** START OF DATA EXCERPT **

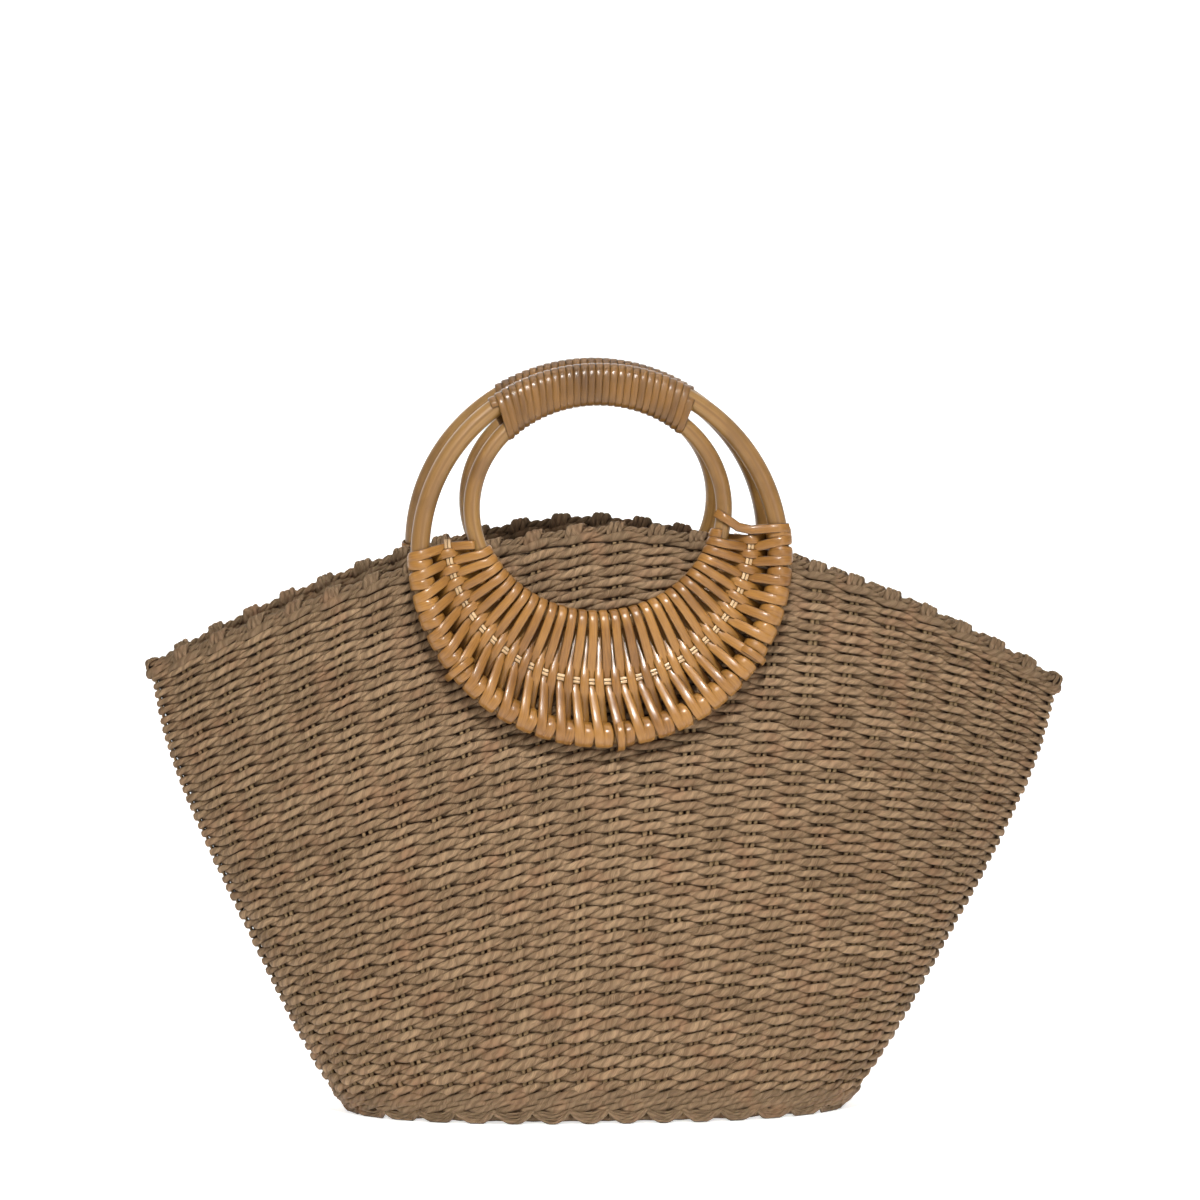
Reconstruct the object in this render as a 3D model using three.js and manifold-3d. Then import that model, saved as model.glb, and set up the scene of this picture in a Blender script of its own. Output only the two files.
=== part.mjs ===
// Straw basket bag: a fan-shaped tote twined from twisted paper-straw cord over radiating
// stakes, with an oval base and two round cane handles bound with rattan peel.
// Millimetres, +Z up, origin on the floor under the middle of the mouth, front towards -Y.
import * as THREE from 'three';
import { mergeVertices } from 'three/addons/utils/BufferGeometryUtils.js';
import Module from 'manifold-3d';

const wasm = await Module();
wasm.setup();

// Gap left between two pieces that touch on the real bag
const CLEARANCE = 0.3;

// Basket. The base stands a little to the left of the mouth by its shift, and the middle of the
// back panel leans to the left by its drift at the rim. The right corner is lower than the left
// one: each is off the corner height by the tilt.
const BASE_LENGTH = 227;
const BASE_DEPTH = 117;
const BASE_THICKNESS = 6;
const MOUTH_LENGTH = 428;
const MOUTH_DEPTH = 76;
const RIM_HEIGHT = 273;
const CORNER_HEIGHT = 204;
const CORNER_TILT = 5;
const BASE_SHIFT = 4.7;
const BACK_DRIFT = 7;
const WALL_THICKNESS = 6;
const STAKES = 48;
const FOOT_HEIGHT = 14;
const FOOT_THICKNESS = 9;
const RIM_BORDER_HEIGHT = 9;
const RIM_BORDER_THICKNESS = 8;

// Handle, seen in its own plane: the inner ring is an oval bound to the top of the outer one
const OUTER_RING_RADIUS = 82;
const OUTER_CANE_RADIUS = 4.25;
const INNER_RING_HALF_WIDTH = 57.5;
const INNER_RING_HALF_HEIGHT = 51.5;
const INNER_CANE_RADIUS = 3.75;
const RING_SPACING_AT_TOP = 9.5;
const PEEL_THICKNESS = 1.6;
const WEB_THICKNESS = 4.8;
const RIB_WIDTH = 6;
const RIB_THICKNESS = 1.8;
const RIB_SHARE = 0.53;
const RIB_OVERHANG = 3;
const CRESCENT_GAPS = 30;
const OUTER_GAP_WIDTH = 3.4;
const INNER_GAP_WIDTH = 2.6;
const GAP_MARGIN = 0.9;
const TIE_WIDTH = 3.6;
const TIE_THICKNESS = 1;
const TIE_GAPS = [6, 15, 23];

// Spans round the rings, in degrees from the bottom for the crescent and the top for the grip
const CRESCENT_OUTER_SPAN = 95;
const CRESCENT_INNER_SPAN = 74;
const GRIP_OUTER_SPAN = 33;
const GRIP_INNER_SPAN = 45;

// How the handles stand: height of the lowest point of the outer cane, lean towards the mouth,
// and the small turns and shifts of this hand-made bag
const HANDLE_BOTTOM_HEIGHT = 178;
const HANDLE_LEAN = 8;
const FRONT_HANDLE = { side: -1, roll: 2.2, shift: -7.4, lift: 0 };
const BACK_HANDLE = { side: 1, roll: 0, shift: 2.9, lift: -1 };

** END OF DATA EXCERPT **

◆ PROBLEM STATEMENT ◆
Return nothing but the lines from the first line of the listing through the line with "wasm.setup();", please, keeping every one of them unchanged.

◆ WRITTEN ANSWER ◆
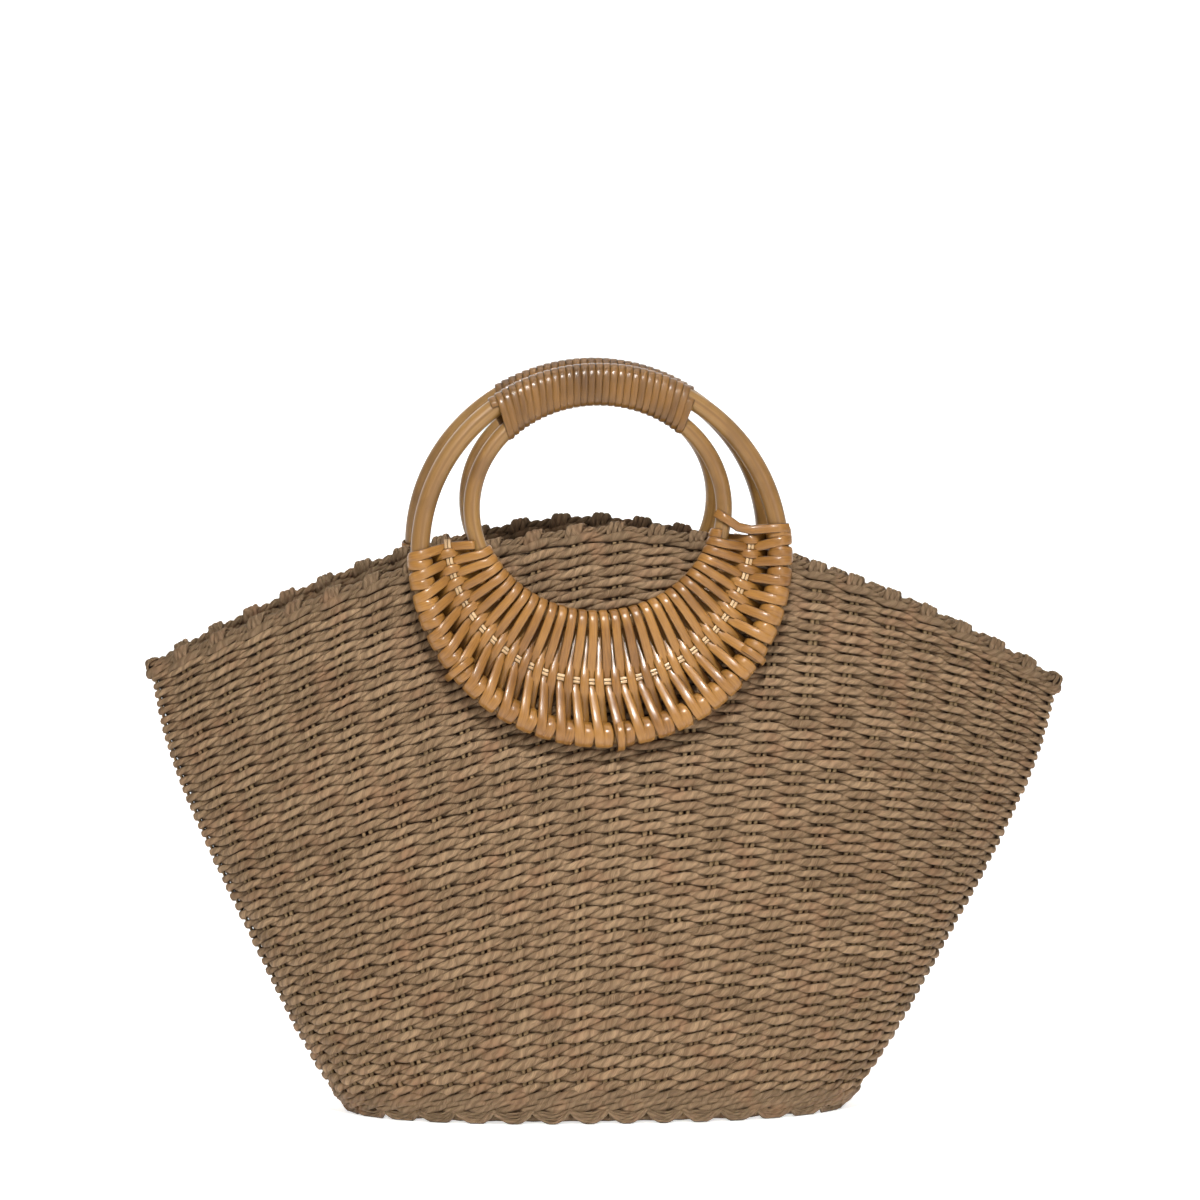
Reconstruct the object in this render as a 3D model using three.js and manifold-3d. Then import that model, saved as model.glb, and set up the scene of this picture in a Blender script of its own. Output only the two files.
=== part.mjs ===
// Straw basket bag: a fan-shaped tote twined from twisted paper-straw cord over radiating
// stakes, with an oval base and two round cane handles bound with rattan peel.
// Millimetres, +Z up, origin on the floor under the middle of the mouth, front towards -Y.
import * as THREE from 'three';
import { mergeVertices } from 'three/addons/utils/BufferGeometryUtils.js';
import Module from 'manifold-3d';

const wasm = await Module();
wasm.setup();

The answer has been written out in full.